この男、しがない行商人でしたが、失踪した井伊家の姫(おとわ・次郎坊・直虎)を探し出して褒美の銭をもらいます。これを元手に魚の干物屋を始め、料理屋を営み、戦場での食料・弾薬を調達し、敗けた方の武器、武具を奪って、これでまた商売します。

死の商人、軍需産業と高利貸で財を成します。

平和になれば、税金の払えない百姓に土地を担保に金を貸して、土地を奪います。

都田川沿いの瀬戸村、祝田村などは、村ごと瀬戸方久の持ち物になってしまいます。

これを、超法規的に「御破算で願いましては…」としてしまうのが徳政令です。

民営化

度重なる軍事出動と、戦死した家族への補償金の支払いで、井伊家自身が大赤字、財政危機です。徳政令を出すということは、滞納している税金を免除するということですから、井伊家の収入の道をも閉ざすということになります。

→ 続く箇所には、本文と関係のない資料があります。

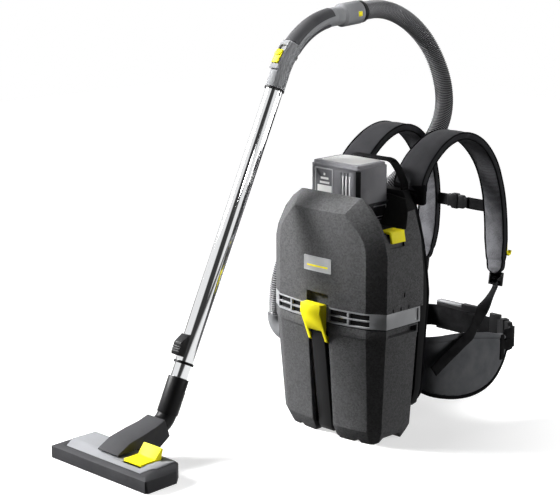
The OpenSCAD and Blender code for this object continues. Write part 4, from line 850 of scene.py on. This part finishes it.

財政危機を乗り切る方策は、まず増税があります。足らない分を領民から召し上げるという方法ですが、ただでさえ困窮して税金を滞納している農民たちから、これ以上搾り取ることはできません。次に経費節減ですが・・・井伊家の財政負担の最大のものが戦後補償ですから、これを打ち切ったら家臣たちが反乱を起こします。どの家でも井伊家のために死んでいった者たちがたくさんいます。補償金がなくなったら飢え死にです。

三つめが資産の売却です。資産があれば…の話ですが、井伊家の場合は「土地」という資産があります。この土地を家臣たちに分け与えることで支配権を持っているわけですが、直轄領もあります。当主が戦死して支配者が不在になった土地もあります。

直虎が選んだ方針はこれでした。

商人である瀬戸方久を家臣に加え、瀬戸村、祝田村の領主にしてしまいます。つまり土地支配権の売却ですね。これで井伊家の借財は返済したことになります。さらに、両村の領民たちは、井伊家に滞納していた税金を払わなくて済むことになり、当年度からの税だけ払えばよいことになります。井伊家にとっても、領民にとってもWin-Winですね。

一方の瀬戸方久が大損をするように見えますが、方久は税という安定収入の道を得ます。武士、領主になりますから、人民への支配権を手に入れます。大量の労働力を手に入れたことになります。土地と労働力と支配権・・・この三つが手に入れば新規事業開発が容易になります。

三方とも丸く収まりますが…、それでは困る者がいました。小野但馬の地位は低下します。